Kirk Radomski, the former New York Mets clubhouse attendant who admits having supplied dozens of players with performance enhancers over many years, was also cancelled as a witness today. To avoid jail time, Radomski turned state's evidence and was George Mitchell's primary source in producing his December report on PEDs in baseball.

In an interview published on the ESPN.com website, Radomski maintains that the names published in the Mitchell Report are just the tip of the iceberg.

"The bad thing about the Mitchell report is there are so many other names out there that they missed," he said. "Am I the only source? No."

All the others, including the 70-odd names invoked by Mitchell, should be thanking their lucky stars for Roger Clemens, however. Because of him, the rest have all become utterly invisible.

This is no longer about PEDs in baseball. It is about PEDs in Roger Clemens. Did he? Or didn't he?

The rest is all just background noise.

HEARING THIS, HEARING THAT

- The full committee hearing on "The Mitchell Report: The Illegal Use of Steroids in Major League Baseball, Day 2" is scheduled to start at 10 a.m. Roger Clemens, Brian McNamee, and Charlie Scheeler, a lawyer who helped produce the Mitchell Report, are expected to testify.

- Clemens told Yankees teammate Andy Pettitte nearly 10 years ago that he used human growth hormone, Pettitte said in a sworn affidavit to Congress, The Associated Press learned yesterday.

- The Associated Press obtained a sworn affidavit in which Jose Canseco said he never has seen Clemens "use, possess or ask for steroids or human growth hormone." The affidavit is dated Jan. 22.

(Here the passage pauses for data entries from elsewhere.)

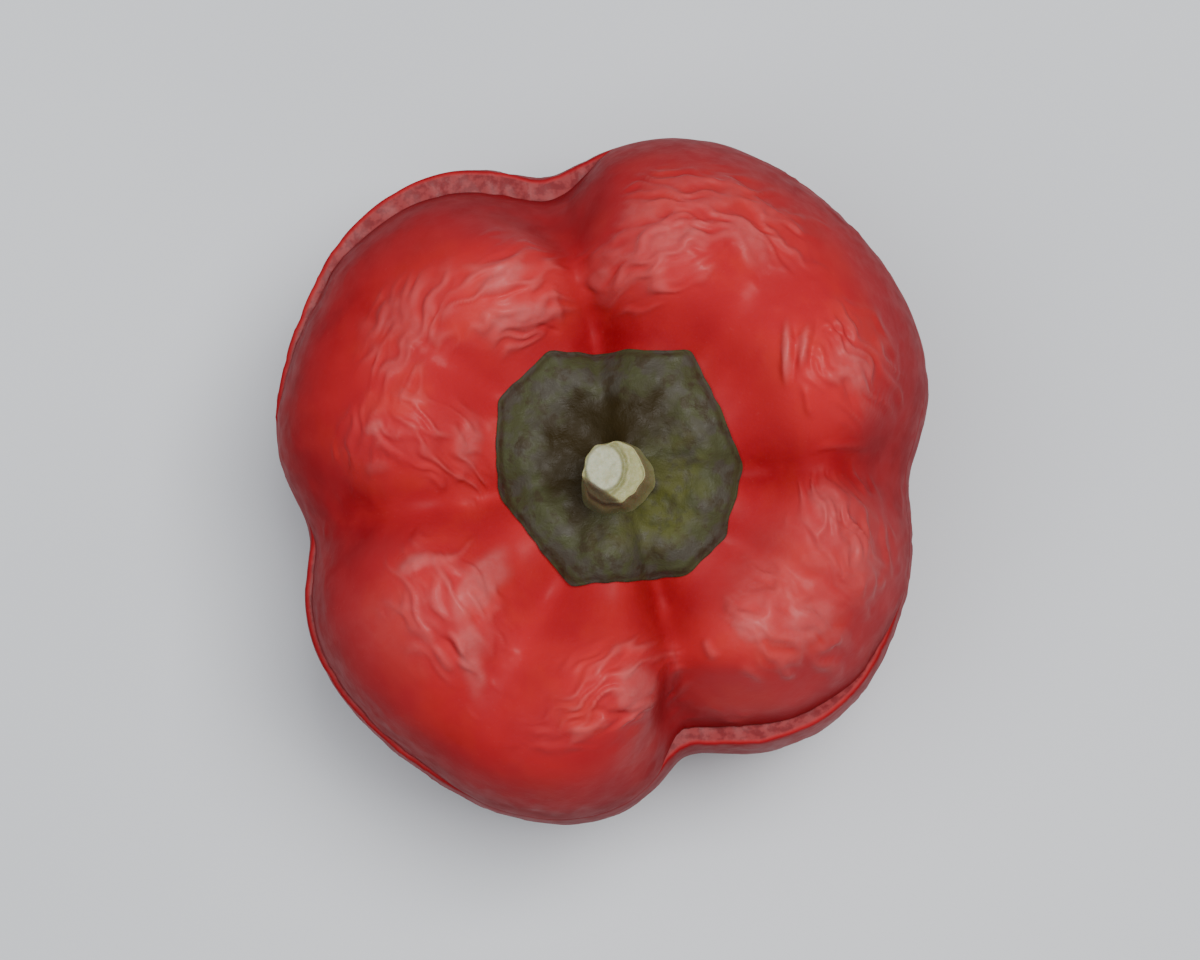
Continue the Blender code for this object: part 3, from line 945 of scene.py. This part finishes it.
def aim(obj, target):
    """Points an object's -Z at a target, with its own up as near +Y as it can be."""
    back = (obj.location - Vector(target)).normalized()
    right = Vector((0.0, 1.0, 0.0)).cross(back).normalized()
    up = back.cross(right)
    obj.rotation_euler = Matrix((right, up, back)).transposed().to_euler()


def add_softbox(name, place, size, watts, colour):
    """A square area light that shines at the pepper."""
    light = bpy.data.lights.new(name, "AREA")
    light.shape = "SQUARE"
    light.size = size
    light.energy = watts
    light.color = colour
    obj = bpy.data.objects.new(name, light)
    obj.location = place
    bpy.context.scene.collection.objects.link(obj)
    aim(obj, (0.0, 0.0, LIGHTS_AIM))


def light_scene():
    """A soft key from above on the right, a broader fill on the left and pale air."""
    add_softbox("key", (0.24, 0.10, 1.00), 0.40, 12.0, (1.0, 0.985, 0.97))
    add_softbox("fill", (-0.24, -0.06, 1.10), 0.80, 8.0, (0.97, 0.985, 1.0))
    world = bpy.data.worlds.new("air")
    world.use_nodes = True
    air = world.node_tree.nodes["Background"]
    air.inputs["Color"].default_value = (0.80, 0.86, 0.95, 1.0)
    air.inputs["Strength"].default_value = 0.12
    bpy.context.scene.world = world


def add_camera(shift):
    """The camera, high above the pepper and a little off its axis, aimed at its middle."""
    camera = bpy.data.cameras.new("camera")
    camera.lens = LENS
    obj = bpy.data.objects.new("camera", camera)
    obj.location = (
        shift.x + CAMERA_OFF[0] * MM,
        shift.y + CAMERA_OFF[1] * MM,
        CAMERA_HEIGHT * MM,
    )
    bpy.context.scene.collection.objects.link(obj)
    aim(obj, (0.0, 0.0, AIM_HEIGHT * MM))
    bpy.context.scene.camera = obj


def main():
    """Makes the pieces and their stage."""
    body = make_body()
    lid = make_lid()
    calyx = make_calyx()
    stem = make_stem()
    shift = centre_on_cad((body, lid, calyx, stem))
    for piece, node, slot in (
        (body, "pepper_body", "roasted_skin"),
        (lid, "lid", "roasted_skin"),
        (calyx, "calyx", "calyx_green"),
        (stem, "stem", "stem_pith"),
    ):
        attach(piece, "root")
        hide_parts(node)
    make_floor()
    light_scene()
    add_camera(shift)


main()
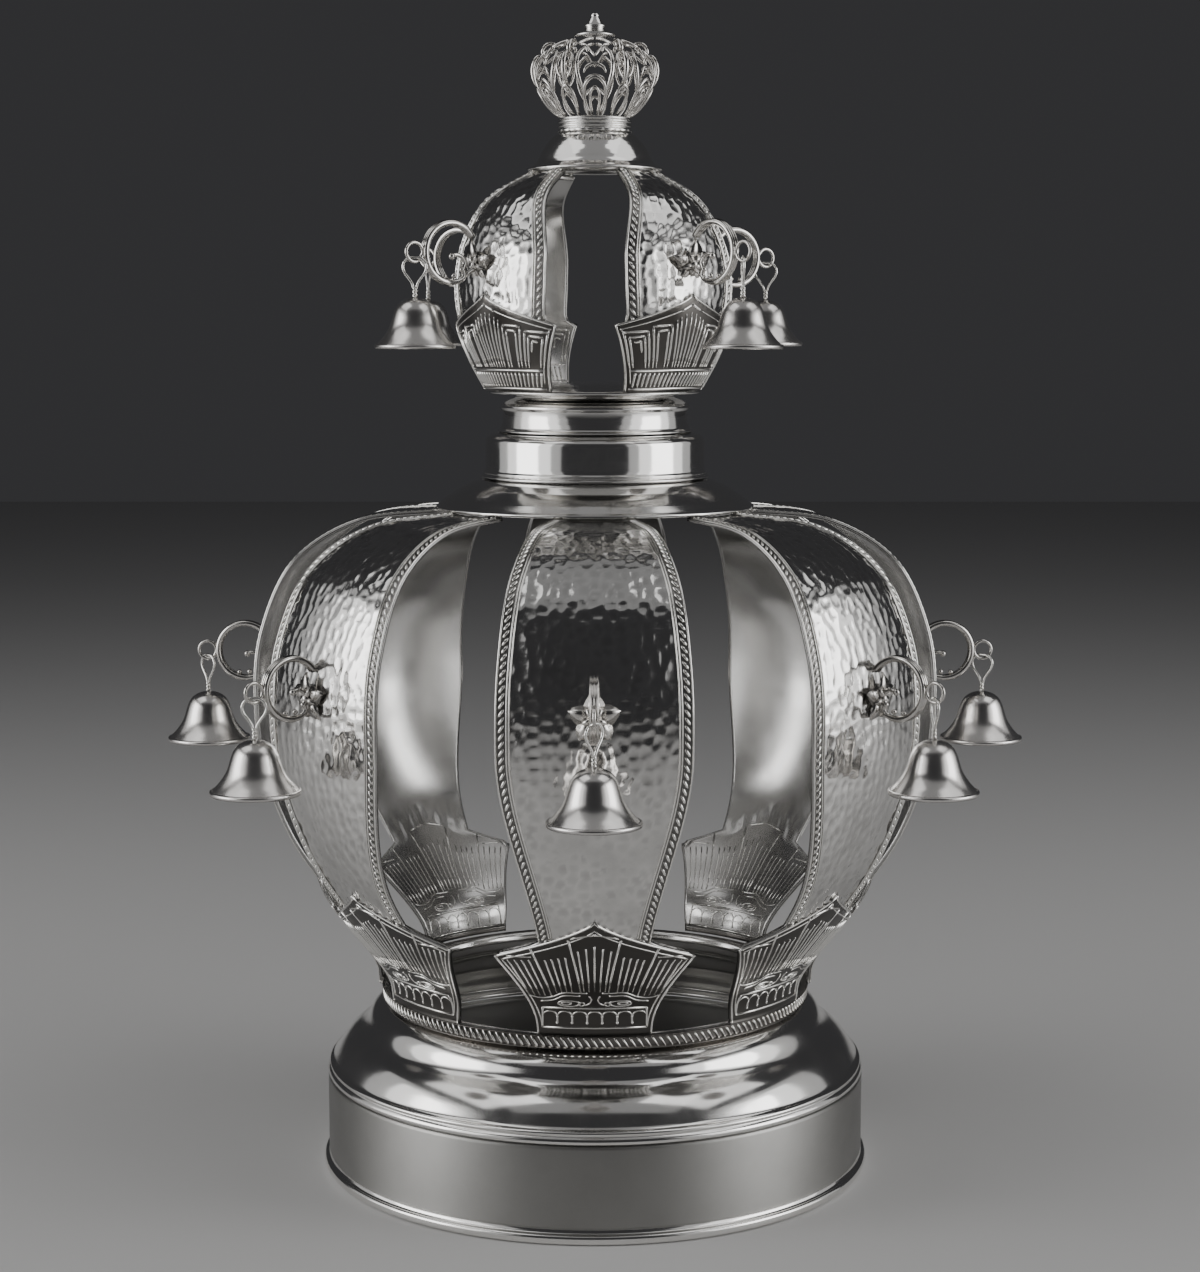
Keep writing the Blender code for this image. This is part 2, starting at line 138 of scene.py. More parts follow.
# ---------------------------------------------------------------- meshes

def make_piece(name, shape, slot, node=None, azimuth=0.0):
    """A mesh object at the origin that rides on the crown's one body and may stand for a CAD node."""
    verts, faces = turned(shape, azimuth)
    mesh = bpy.data.meshes.new(name)
    mesh.from_pydata([tuple(v) for v in verts], [], [tuple(f) for f in faces])
    mesh.validate()
    mesh.shade_smooth()
    piece = bpy.data.objects.new(name, mesh)
    bpy.context.collection.objects.link(piece)
    keep_piece(piece, slot)
    if node:
        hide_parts(node)
    return piece


def keep_piece(piece, slot):
    """Finish a piece, and let it ride; a slot's name may have a variant of its finish after a slash."""
    piece.data.materials.clear()
    piece.data.materials.append(FINISHES[slot])
    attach(piece, "root")


def revolved(outline, segments, wobble=None):
    """Vertices and faces of a closed (radius, height) outline turned round Z."""
    verts, rings, faces = [], [], []
    for radius, height in outline:
        if radius < AXIS:
            rings.append([len(verts)] * segments)
            verts.append((0, 0, height))
            continue
        start = len(verts)
        for k in range(segments):
            turn = 2 * math.pi * k / segments
            grown = radius + (wobble(turn, radius, height) if wobble else 0.0)
            verts.append((grown * math.sin(turn), -grown * math.cos(turn), height))
        rings.append(list(range(start, start + segments)))
    for ring, after in zip(rings, rings[1:] + rings[:1]):
        for k in range(segments):
            n = (k + 1) % segments
            corners = list(dict.fromkeys((ring[k], ring[n], after[n], after[k])))
            if len(corners) > 2:
                faces.append(corners)
    return verts, faces


def shell_outline(outer, wall):
    """Outer curve climbing on the outside, and its copy one wall further in."""
    p = np.array(outer, float)
    along = np.gradient(p, axis=0)
    along /= np.maximum(np.linalg.norm(along, axis=1), 1e-12)[:, None]
    inner = p + wall * np.stack([-along[:, 1], along[:, 0]], axis=1)
    inner[:, 0] = np.maximum(inner[:, 0], 0.0)
    inner = np.vstack([inner[:-1:3], inner[-1:]])
    return [tuple(q) for q in p] + [tuple(q) for q in inner[::-1]]


def facing_out(verts, faces):
    """Turn all faces round if the closed shape they make has a negative volume."""
    v = np.array(verts, float)
    volume = 0.0
    for f in faces:
        for i in range(1, len(f) - 1):
            volume += np.dot(v[f[0]], np.cross(v[f[i]], v[f[i + 1]]))
    return [tuple(reversed(f)) for f in faces] if volume < 0 else [tuple(f) for f in faces]


def tube(path, section, across, closed=False):
    """Sweep a section of (sideways, outward) offsets along a path whose fourth column may scale it."""
    p = np.array([q[:3] for q in path], float)
    count, sides = len(p), len(section)
    along = np.roll(p, -1, 0) - np.roll(p, 1, 0) if closed else np.gradient(p, axis=0)
    along /= np.linalg.norm(along, axis=1)[:, None]
    across = np.broadcast_to(np.array(across, float), p.shape)
    verts, faces = [], []
    for i in range(count):
        side = across[i] - along[i] * np.dot(across[i], along[i])
        side = side / np.linalg.norm(side)
        up = np.cross(side, along[i])
        size = path[i][3] if len(path[i]) > 3 else 1.0
        verts += [p[i] + size * (a * side + b * up) for a, b in section]
    for i in range(count if closed else count - 1):
        j = (i + 1) % count
        for k in range(sides):
            n = (k + 1) % sides
            faces.append((i * sides + k, i * sides + n, j * sides + n, j * sides + k))
    if not closed:
        faces.append(tuple(range(sides))[::-1])
        faces.append(tuple((count - 1) * sides + k for k in range(sides)))
    return verts, facing_out(verts, faces)


def ring_section(radius, sides=8, flat=1.0):
    """A round section, or a flattened one."""
    turns = [2 * math.pi * k / sides for k in range(sides)]
    return [(radius * math.cos(t), flat * radius * math.sin(t)) for t in turns]


def ball(centre, radius, sides=12, rings=8, squash=1.0, axis=None):
    """A closed ball, squashed along an axis."""
    centre = np.array(centre, float)
    verts, faces = [], []
    axis = np.array(axis if axis is not None else (0, 0, 1.0), float)
    axis /= np.linalg.norm(axis)
    first = np.cross(axis, (0.3, 0.5, 0.81))
    first /= np.linalg.norm(first)
    second = np.cross(axis, first)
    verts.append(centre - axis * radius * squash)
    for j in range(1, rings):
        fall = math.pi * j / rings
        for k in range(sides):
            turn = 2 * math.pi * k / sides
            verts.append(centre + radius * (math.sin(fall) * (math.cos(turn) * first + math.sin(turn) * second)
                                            - squash * math.cos(fall) * axis))
    verts.append(centre + axis * radius * squash)
    last = len(verts) - 1
    for k in range(sides):
        n = (k + 1) % sides
        faces.append((0, 1 + n, 1 + k))
        faces.append((last, last - sides + k, last - sides + n))
        for j in range(rings - 2):
            a, b = 1 + j * sides, 1 + (j + 1) * sides
            faces.append((a + k, a + n, b + n, b + k))
    return verts, facing_out(verts, faces)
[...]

- Yesterday, Clemens was making the rounds one last time. He met with five Congressmen over a four-hour span, after talking with 19 on Thursday and Friday.

- Clemens will not be a Mark McGwire at the hearing today. "He IS here to talk about the past," Clemens' lead lawyer, Rusty Hardin, said yesterday. On March 17, 2005, when McGwire testified before the same committee, he avoided answering questions.